こんな極端な二者択一である必要はないけれど、性質的に上手にフラットになれない。

それでも、好きが入り口になければ、今この場所にいることもなかったのだ。この感情から逃れることはできるだろうか。
どうせ捨て去ることができず、いつまでも正であるべき感情に足を引っ張られるという自己矛盾を抱えるのであれば。

無関心を装って義務にするのではなく、割り切った仕事の先に好きが待っていると考えてみてもいいのかも知れない。
やることさえやっていれば、割と自由は許される仕事だ。
真面目に取り組んでいれば、ひょっとしたらその先があるかも知れない。実際、今より熱意があった頃には、もらった言葉を嬉しいと感じることもあったし、その頃に出会ってくれた人たちもいる。

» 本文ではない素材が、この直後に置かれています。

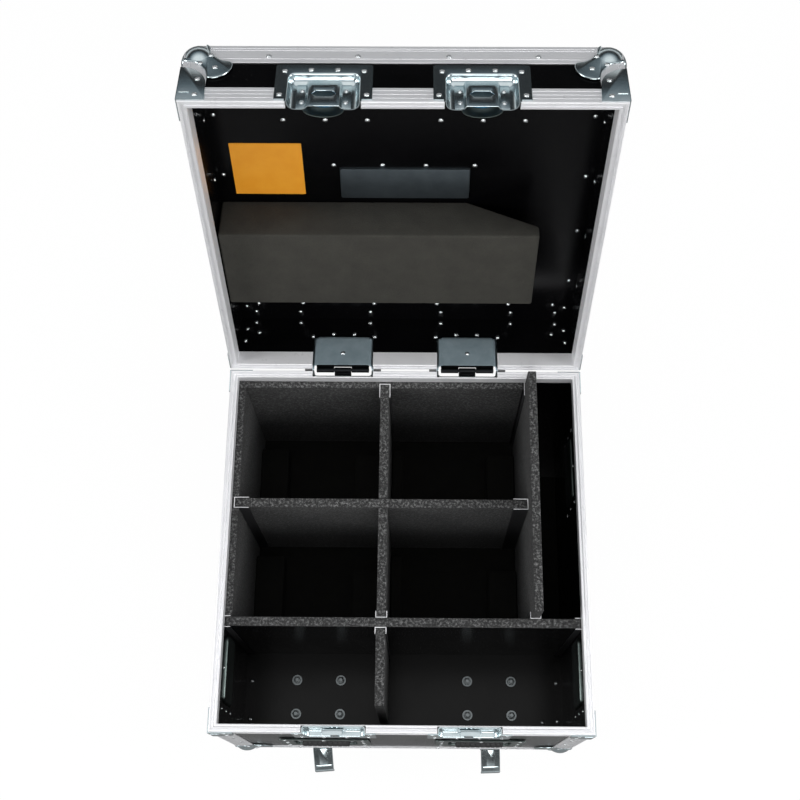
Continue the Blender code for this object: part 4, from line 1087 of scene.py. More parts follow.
def profile_piece(name, body, solid, replaced):
    place = lid_place if body == "lid" else case_place
    piece(name, body, place, "aluminium", ("aluminium", solid), replaces=replaced, crease=profile_crease)


def make_profiles():
    rim = cut(frame_around(base_rim_outline()), wall_cutters(-1, in_y))
    profile_piece("base_rim", "base", rim, ["base_rim_profile"])
    rim = cut(frame_around(lid_rim_outline()), wall_cutters(1, in_y - overrun))
    names = ["lid_rim_" + side for side in ("left", "right", "front", "back")]
    profile_piece("lid_rim", "lid", rim, names)
    lower = cut(edge_frame(-base_height, 1), corner_blocks(-base_height, -1, angle_trim))
    uprights = gathered(*corner_angles(angle_trim - base_height, -rim_leg - gap))
    profile_piece("base_edges", "base", gathered(lower, uprights), ["base_edge_trim"])
    upper = cut(edge_frame(lid_height, -1), corner_blocks(lid_height, 1, angle_trim))
    uprights = gathered(*corner_angles(rim_leg + gap, lid_height - angle_trim))
    profile_piece("lid_edges", "lid", gathered(upper, uprights), ["lid_edge_trim"])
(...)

あまり盛り上がって、のちのち落ち込んだり恥ずかしくなったりするのも怖いので希望的観測はこの辺にしておくとして。
毎日でなくても、週に1日でも、何か一つ、できることを探してやってみようと思う。
妙な下心や色気を出すわけでもないが、今の狭い世界の中で膝を抱えているくらいなら、まだ見ぬ人、ここではない場所に向けて仕事をしてもいいのかも知れない。
それがどこかに、何かにつながるかも知れない。
どうせ失敗してもこれ以上給料は下がらないし、何か失うものがあるわけでもなし、やってみても損はないだろう。

読めば読むほど恥ずかしいし、この思いが来週まで持続しているかどうかは分からないが、と言い訳をしつつ、ひっそりと置いておくことにする。